> [Data block]:
◆ ◆ ◆ ◆ ◆
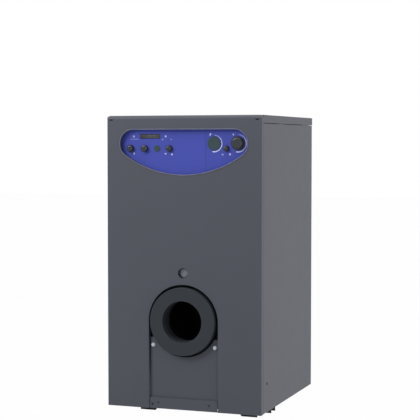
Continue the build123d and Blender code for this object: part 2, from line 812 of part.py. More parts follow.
def turning_box(grow, front, rear):
    """The raised box over both rows of passages, where the gas turns."""
    half = PASS_X + PASS_WIDTH / 2 + 4 + grow
    low = LOWER_PASS - PASS_HEIGHT / 2 - 3 - grow
    high = UPPER_PASS + PASS_HEIGHT / 2 + 1 + grow
    outline = Pos(0, (low + high) / 2) * RectangleRounded(2 * half, high - low, 10 + grow)
    return slab_y(outline, front, rear)


def burner_door():
    hump = DOOR_FACE - DOOR_THICK
    shape = door_body(DOOR_FACE, DOOR_BACK)
    shape += turning_box(6, hump, DOOR_FACE)
    boss = rod_y(BOSS_RADIUS, 0, BURNER_HEIGHT, BOSS_FACE, DOOR_FACE)
    boss = fillet(boss.edges().group_by(Axis.Y)[0], 1.5)
    shape += boss
    shape += rod_y(SIGHT_HOLE, 0, SIGHT_HEIGHT, DOOR_FACE - 6, DOOR_FACE)
    shape -= turning_box(0, hump + 6, DOOR_BACK + 1)
    groove = BOSS_FACE + GROOVE_SETBACK
    groove_radius = BURNER_BORE + GROOVE_RISE
    shape -= rod_y(BURNER_BORE, 0, BURNER_HEIGHT, BOSS_FACE - 1, DOOR_BACK + 1)
    shape -= rod_y(BURNER_BORE + LEAD_IN, 0, BURNER_HEIGHT, BOSS_FACE - 1, groove)
    shape -= rod_y(groove_radius, 0, BURNER_HEIGHT, groove, groove + GROOVE_WIDTH)
    shape -= rod_y(DOOR_BORE, 0, BURNER_HEIGHT, DOOR_FACE, DOOR_BACK + 1)
    shape -= rod_y(sight_bore(), 0, SIGHT_HEIGHT, BOSS_FACE, DOOR_BACK + 1)
    shape -= gasket_ring(DOOR_BACK - 4, DOOR_BACK + 1)
    for x, z in door_stud_points():
        shape -= rod_y(ROD_RADIUS + 1, x, z, DOOR_FACE - 1, DOOR_BACK + 1)
    return shape


def gasket_ring(front, rear):
    outer = body_outline(-24)
    return slab_y(outer - body_outline(-32), front, rear)


def door_gasket():
    """A rope seal in the door's groove, pressed on the front section."""
    return gasket_ring(DOOR_BACK - 4, BODY_FRONT)


def door_insulation():
    """A fibre board that fills the mouth of the chamber."""
    rear = DOOR_BACK + BOARD_THICK
    board = slab_y(chamber_outline(-2), DOOR_BACK, rear)
    board -= rod_y(DOOR_BORE, 0, BURNER_HEIGHT, DOOR_BACK - 1, rear + 1)
    return board - rod_y(sight_bore(), 0, SIGHT_HEIGHT, DOOR_BACK - 1, rear + 1)


def door_studs():
    end = BODY_FRONT + WALL - 1
    start = DOOR_FACE - NUT_THICK - ROD_END
    return group([rod_y(ROD_RADIUS, x, z, start, end) for x, z in door_stud_points()])


def sight_bore():
    return SIGHT_HOLE - 6.0


def sight_glass_holder():
    """A tube from the door's sight bore to just behind the front panel."""
    start = FRONT + SIGHT_RECESS
    tube = rod_y(SIGHT_HOLE + 1.5, 0, SIGHT_HEIGHT, start, start + 8)
    tube += rod_y(SIGHT_HOLE - 3, 0, SIGHT_HEIGHT, start + 8, DOOR_FACE - 6)
    tube -= rod_y(SIGHT_HOLE - 3.5, 0, SIGHT_HEIGHT, start - 1, start + 3)
    return tube - rod_y(sight_bore(), 0, SIGHT_HEIGHT, start, DOOR_FACE)


def sight_glass():
    start = FRONT + SIGHT_RECESS
    return rod_y(SIGHT_HOLE - 3.5 - FIT, 0, SIGHT_HEIGHT, start, start + 3)


# Smoke hood, flue, pipes and drain


def smoke_hood():
    low = HOOD_TOP - HOOD_HEIGHT
    half = HOOD_HALF_WIDTH
    shape = block((-half, half), (BODY_REAR, HOOD_REAR), (low, HOOD_TOP))
    shape = fillet(shape.faces().sort_by(Axis.Y)[-1].edges(), HOOD_WALL)
    flange_half = half + HOOD_FLANGE
    flange_z = (low - HOOD_FLANGE / 2, HOOD_TOP)
    shape += block((-flange_half, flange_half), (BODY_REAR, BODY_REAR + 6), flange_z)
    inner = half - HOOD_WALL
    inner_z = (low + HOOD_WALL, HOOD_TOP - HOOD_WALL)
    shape -= block((-inner, inner), (BODY_REAR - 1, HOOD_REAR - HOOD_WALL), inner_z)
    return shape - rod_y(COLLAR_RADIUS - COLLAR_WALL, 0, HOOD_MIDDLE, BODY_REAR, HOOD_REAR + 1)


def flue_collar():
    tube = rod_y(COLLAR_RADIUS, 0, HOOD_MIDDLE, HOOD_REAR, BACK_END)
    tube += rod_y(COLLAR_RADIUS + COLLAR_FLANGE, 0, HOOD_MIDDLE, HOOD_REAR, HOOD_REAR + 4)
    return tube - rod_y(COLLAR_RADIUS - COLLAR_WALL, 0, HOOD_MIDDLE, HOOD_REAR - 1, BACK_END + 1)


def flue_baffles():
    """Zigzag strips that lie in the upper passages."""
    thick = 1.5
    rise = PASS_HEIGHT / 2 - 4
    start = BODY_FRONT + 6
    count = 9
    pitch = (BODY_REAR - BODY_FRONT - 12) / count
    middle = UPPER_PASS - PASS_HEIGHT / 2 + 0.3 + rise
    lower = [(start + i * pitch, middle + (-1) ** (i + 1) * rise) for i in range(count + 1)]
    upper = [(y, z + thick) for y, z in reversed(lower)]
    outline = make_face(Polyline(*(lower + upper), close=True))
    half = PASS_WIDTH / 2 - PASS_CORNER - 1
    return group(both_sides(slab_x(outline, PASS_X - half, PASS_X + half)))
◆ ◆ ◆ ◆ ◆
The word "from" may appear on some lines. Report how many lines hold it, giving the number alone.

> [Exercise response]: 2